## Exercise
Reproduce only the lines of the material below that start at the line containing "const stone = new" and stop at the line containing "if empty is". Keep both end lines.

Data items:

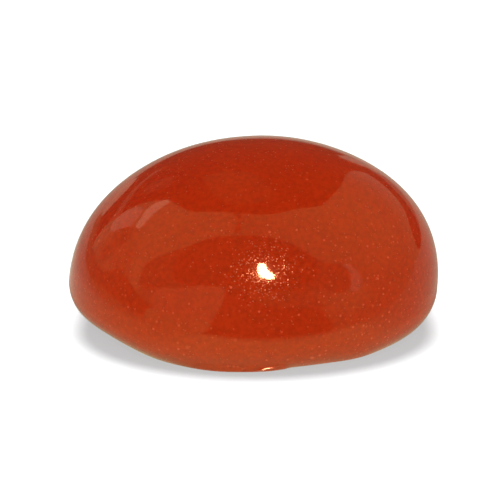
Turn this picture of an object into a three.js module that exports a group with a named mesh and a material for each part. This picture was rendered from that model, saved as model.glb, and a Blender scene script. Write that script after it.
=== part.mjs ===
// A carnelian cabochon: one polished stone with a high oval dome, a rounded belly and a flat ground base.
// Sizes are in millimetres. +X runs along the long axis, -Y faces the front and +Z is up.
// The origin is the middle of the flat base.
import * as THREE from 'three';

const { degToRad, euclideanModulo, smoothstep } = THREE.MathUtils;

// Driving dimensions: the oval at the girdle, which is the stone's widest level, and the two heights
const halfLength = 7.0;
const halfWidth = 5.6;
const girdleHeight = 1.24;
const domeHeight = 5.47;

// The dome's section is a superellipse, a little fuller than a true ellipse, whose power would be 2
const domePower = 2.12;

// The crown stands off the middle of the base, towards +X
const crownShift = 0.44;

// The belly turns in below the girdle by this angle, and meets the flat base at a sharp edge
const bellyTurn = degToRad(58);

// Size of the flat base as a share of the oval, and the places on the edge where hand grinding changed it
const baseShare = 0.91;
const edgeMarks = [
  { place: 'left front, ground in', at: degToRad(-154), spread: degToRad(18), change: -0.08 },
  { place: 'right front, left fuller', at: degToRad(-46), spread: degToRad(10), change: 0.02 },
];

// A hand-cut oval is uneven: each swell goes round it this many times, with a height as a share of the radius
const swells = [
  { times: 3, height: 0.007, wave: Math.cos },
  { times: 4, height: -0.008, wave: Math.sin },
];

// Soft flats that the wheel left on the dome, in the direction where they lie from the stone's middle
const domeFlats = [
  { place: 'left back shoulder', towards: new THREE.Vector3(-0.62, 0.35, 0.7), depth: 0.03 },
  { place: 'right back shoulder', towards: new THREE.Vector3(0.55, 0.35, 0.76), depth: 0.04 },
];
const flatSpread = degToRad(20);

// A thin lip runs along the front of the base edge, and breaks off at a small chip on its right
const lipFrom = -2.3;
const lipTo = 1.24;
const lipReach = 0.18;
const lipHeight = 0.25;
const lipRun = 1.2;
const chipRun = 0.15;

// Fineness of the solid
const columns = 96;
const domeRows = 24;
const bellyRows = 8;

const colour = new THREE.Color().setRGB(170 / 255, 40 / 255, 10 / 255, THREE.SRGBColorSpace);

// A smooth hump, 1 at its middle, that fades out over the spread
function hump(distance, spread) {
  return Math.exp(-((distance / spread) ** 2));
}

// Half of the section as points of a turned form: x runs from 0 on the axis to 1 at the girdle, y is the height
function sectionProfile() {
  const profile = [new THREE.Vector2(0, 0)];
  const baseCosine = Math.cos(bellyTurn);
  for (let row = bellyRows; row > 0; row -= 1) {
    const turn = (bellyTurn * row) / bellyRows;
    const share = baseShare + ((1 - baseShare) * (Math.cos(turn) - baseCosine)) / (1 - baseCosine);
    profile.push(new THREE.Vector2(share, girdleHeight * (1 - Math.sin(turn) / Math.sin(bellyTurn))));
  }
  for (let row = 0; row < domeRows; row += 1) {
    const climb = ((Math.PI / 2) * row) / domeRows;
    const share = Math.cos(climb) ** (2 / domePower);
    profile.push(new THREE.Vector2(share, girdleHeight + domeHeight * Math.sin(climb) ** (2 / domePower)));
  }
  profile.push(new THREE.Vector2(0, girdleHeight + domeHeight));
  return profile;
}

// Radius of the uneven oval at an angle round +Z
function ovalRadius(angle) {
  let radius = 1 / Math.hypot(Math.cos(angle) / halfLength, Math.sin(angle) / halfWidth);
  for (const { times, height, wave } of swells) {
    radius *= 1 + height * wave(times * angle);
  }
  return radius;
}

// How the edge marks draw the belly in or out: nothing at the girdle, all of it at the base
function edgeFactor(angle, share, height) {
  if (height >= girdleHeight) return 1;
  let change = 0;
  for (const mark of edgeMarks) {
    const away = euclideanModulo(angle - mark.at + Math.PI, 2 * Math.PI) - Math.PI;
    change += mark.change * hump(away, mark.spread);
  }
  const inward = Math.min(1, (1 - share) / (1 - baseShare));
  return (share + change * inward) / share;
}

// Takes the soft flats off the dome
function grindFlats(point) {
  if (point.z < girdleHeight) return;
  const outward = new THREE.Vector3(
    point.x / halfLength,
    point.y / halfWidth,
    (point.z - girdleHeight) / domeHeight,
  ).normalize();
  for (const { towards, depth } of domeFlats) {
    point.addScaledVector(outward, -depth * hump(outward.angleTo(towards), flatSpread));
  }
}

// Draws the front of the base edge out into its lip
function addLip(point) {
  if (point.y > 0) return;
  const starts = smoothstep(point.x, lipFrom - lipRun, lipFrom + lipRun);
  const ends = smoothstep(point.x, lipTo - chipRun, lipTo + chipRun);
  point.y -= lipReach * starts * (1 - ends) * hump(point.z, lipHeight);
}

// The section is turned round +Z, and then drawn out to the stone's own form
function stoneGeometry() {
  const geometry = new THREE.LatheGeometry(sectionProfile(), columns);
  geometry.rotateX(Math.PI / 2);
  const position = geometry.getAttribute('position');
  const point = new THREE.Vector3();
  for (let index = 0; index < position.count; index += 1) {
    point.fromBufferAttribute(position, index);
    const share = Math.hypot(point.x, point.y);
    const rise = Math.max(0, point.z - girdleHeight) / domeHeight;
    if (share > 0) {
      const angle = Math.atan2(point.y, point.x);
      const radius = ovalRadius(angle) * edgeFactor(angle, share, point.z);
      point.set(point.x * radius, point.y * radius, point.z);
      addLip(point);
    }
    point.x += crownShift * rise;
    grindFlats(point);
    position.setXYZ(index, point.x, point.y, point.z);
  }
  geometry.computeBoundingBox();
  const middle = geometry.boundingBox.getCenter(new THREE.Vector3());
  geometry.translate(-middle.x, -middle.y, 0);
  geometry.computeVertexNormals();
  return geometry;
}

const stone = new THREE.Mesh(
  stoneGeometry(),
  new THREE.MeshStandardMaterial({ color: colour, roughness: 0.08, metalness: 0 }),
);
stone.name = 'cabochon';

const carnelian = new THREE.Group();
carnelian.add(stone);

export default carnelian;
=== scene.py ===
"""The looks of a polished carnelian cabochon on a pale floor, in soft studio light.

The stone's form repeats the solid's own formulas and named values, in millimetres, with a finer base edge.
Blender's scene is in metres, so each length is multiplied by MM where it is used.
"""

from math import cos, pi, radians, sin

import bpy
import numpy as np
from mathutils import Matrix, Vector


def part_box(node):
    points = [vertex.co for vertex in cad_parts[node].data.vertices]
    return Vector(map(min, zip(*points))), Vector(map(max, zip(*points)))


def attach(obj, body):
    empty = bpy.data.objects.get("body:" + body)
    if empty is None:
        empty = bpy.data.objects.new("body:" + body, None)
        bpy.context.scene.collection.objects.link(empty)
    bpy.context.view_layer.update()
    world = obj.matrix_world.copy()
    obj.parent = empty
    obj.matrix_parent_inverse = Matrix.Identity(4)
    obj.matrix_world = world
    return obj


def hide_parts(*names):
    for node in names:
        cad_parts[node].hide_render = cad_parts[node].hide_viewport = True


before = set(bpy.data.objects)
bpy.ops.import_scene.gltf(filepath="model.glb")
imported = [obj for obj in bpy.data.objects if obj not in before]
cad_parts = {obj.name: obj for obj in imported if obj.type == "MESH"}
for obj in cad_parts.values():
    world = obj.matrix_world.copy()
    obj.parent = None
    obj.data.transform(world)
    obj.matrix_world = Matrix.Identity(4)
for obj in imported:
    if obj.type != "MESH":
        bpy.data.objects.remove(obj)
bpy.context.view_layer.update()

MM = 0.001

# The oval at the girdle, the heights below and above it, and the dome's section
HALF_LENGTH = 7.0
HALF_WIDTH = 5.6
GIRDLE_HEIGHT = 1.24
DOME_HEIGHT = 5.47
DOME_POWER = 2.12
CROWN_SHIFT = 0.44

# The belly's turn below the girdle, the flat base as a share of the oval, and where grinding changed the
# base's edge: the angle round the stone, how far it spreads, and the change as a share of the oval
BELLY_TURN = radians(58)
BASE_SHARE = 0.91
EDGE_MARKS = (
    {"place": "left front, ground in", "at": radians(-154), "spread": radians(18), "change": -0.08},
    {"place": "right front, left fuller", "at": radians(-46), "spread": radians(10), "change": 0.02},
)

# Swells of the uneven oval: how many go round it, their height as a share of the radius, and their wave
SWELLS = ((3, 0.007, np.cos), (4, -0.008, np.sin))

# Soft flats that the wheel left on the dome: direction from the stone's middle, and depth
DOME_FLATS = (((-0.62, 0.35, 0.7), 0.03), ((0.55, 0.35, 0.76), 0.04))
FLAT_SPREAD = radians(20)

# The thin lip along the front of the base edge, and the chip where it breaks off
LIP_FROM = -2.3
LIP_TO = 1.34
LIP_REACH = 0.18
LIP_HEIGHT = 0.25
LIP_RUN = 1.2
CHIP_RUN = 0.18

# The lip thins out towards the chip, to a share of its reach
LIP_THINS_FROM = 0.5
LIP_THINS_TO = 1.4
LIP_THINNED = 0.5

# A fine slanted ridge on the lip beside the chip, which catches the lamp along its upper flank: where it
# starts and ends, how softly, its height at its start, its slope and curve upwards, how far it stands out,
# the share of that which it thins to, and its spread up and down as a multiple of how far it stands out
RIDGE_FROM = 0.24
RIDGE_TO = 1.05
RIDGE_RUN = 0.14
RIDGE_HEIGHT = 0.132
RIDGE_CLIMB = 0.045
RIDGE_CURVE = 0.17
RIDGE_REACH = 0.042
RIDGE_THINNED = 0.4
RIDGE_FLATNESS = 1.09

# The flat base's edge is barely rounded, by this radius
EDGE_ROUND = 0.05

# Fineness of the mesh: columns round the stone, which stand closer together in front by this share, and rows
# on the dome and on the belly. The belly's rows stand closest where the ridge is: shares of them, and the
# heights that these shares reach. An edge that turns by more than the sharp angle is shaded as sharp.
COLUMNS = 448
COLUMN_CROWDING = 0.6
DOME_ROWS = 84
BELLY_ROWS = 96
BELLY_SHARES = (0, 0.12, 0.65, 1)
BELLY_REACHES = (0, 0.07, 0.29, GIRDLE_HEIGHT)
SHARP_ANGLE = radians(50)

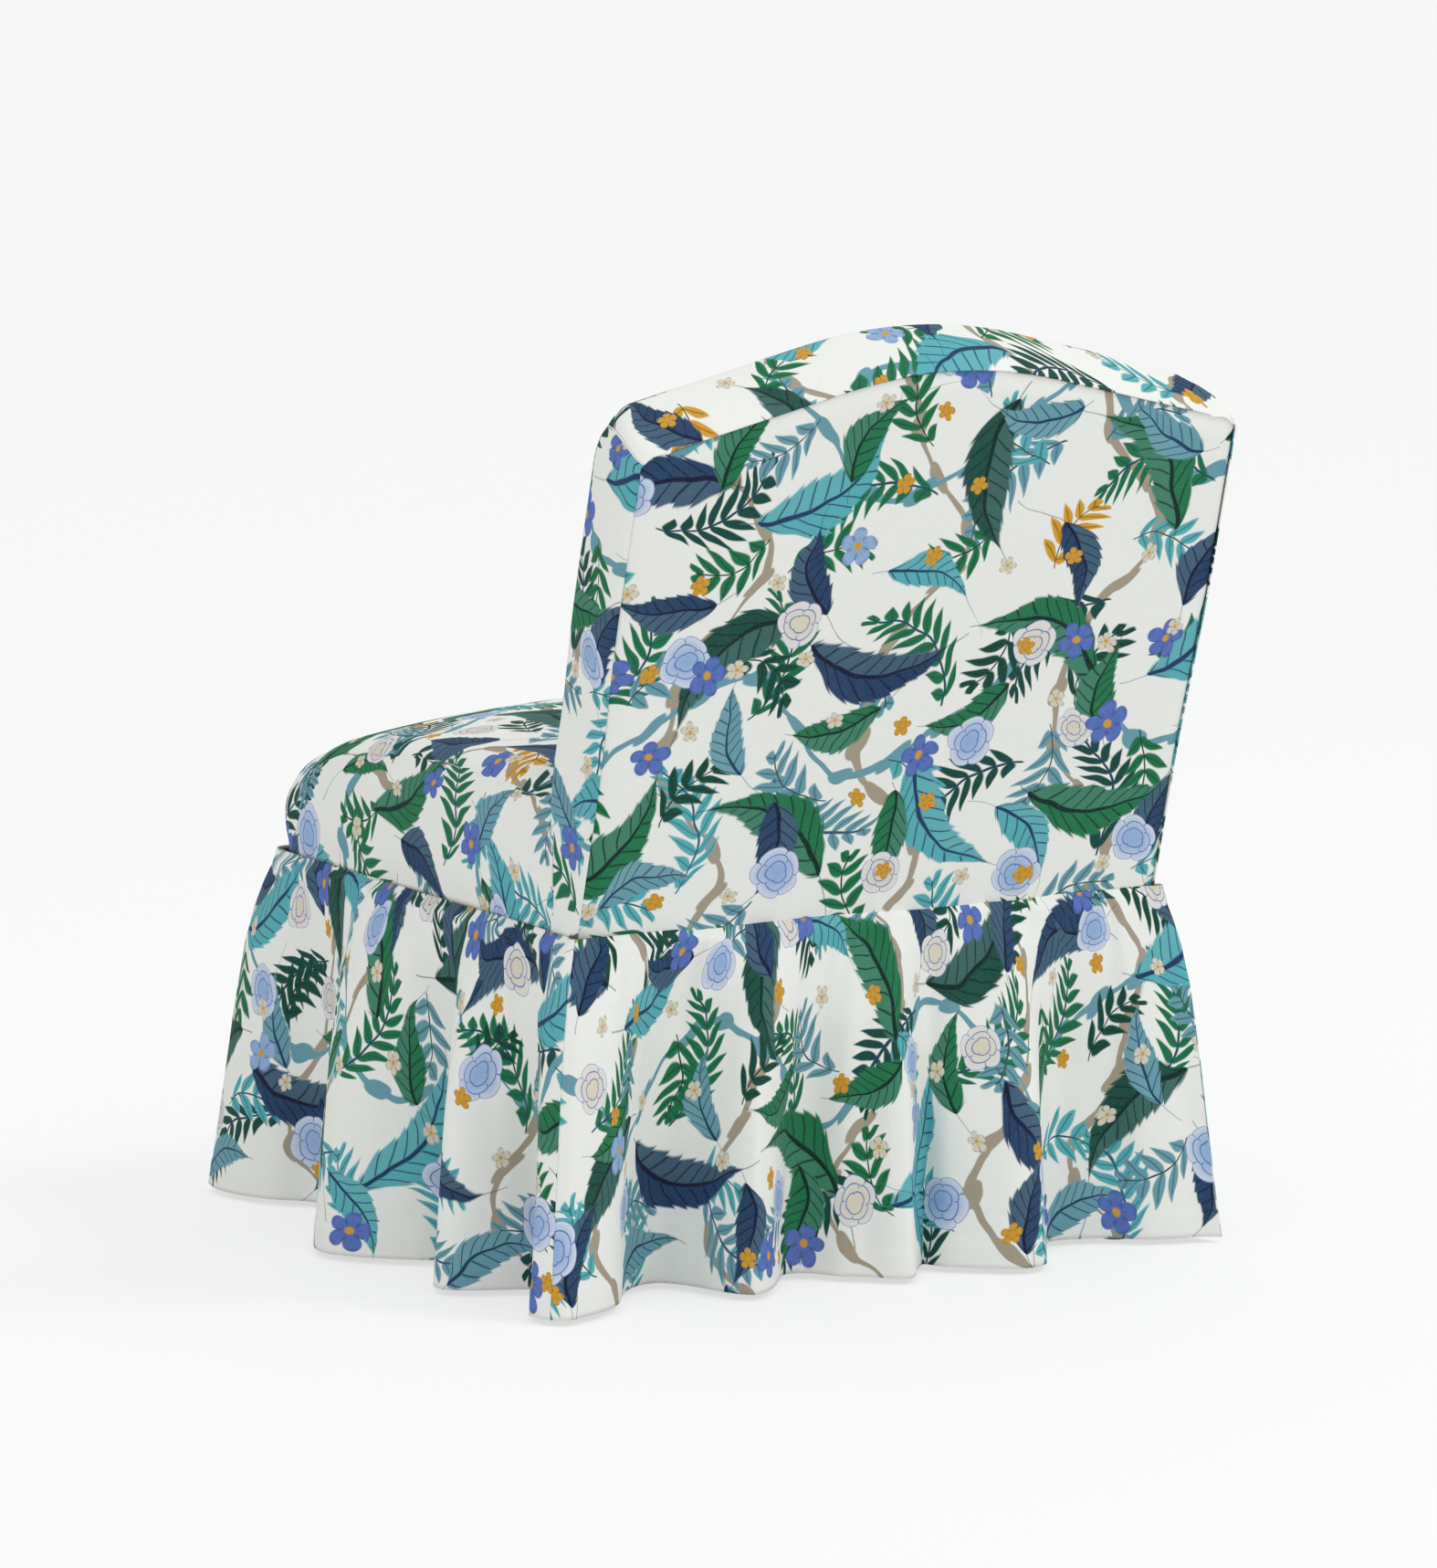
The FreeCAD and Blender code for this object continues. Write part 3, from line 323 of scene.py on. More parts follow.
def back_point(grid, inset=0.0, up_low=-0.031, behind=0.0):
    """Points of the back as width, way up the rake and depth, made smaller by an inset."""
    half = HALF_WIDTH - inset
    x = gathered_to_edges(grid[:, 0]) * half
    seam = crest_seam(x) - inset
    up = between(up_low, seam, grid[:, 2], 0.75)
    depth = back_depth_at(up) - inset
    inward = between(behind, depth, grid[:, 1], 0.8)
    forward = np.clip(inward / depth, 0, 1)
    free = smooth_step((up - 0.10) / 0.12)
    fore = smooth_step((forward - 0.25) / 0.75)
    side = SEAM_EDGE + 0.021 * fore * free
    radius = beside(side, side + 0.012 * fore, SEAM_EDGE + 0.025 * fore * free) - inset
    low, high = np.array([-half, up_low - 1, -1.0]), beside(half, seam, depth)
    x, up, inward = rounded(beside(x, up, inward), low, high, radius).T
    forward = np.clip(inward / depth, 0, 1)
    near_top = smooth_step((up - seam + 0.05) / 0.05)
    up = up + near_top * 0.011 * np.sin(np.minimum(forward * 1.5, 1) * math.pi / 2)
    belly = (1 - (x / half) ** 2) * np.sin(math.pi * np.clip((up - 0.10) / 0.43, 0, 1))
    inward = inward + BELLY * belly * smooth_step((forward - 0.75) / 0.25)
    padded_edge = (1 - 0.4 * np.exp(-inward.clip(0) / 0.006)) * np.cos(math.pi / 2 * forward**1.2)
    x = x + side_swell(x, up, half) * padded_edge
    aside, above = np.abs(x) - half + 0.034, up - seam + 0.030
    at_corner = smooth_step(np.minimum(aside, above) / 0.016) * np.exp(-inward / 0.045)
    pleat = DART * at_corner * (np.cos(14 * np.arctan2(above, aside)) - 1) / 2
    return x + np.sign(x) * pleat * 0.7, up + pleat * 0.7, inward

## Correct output
const stone = new THREE.Mesh(
  stoneGeometry(),
  new THREE.MeshStandardMaterial({ color: colour, roughness: 0.08, metalness: 0 }),
);
stone.name = 'cabochon';

const carnelian = new THREE.Group();
carnelian.add(stone);

export default carnelian;
=== scene.py ===
"""The looks of a polished carnelian cabochon on a pale floor, in soft studio light.

The stone's form repeats the solid's own formulas and named values, in millimetres, with a finer base edge.
Blender's scene is in metres, so each length is multiplied by MM where it is used.
"""

from math import cos, pi, radians, sin

import bpy
import numpy as np
from mathutils import Matrix, Vector


def part_box(node):
    points = [vertex.co for vertex in cad_parts[node].data.vertices]
    return Vector(map(min, zip(*points))), Vector(map(max, zip(*points)))


def attach(obj, body):
    empty = bpy.data.objects.get("body:" + body)
    if empty is None:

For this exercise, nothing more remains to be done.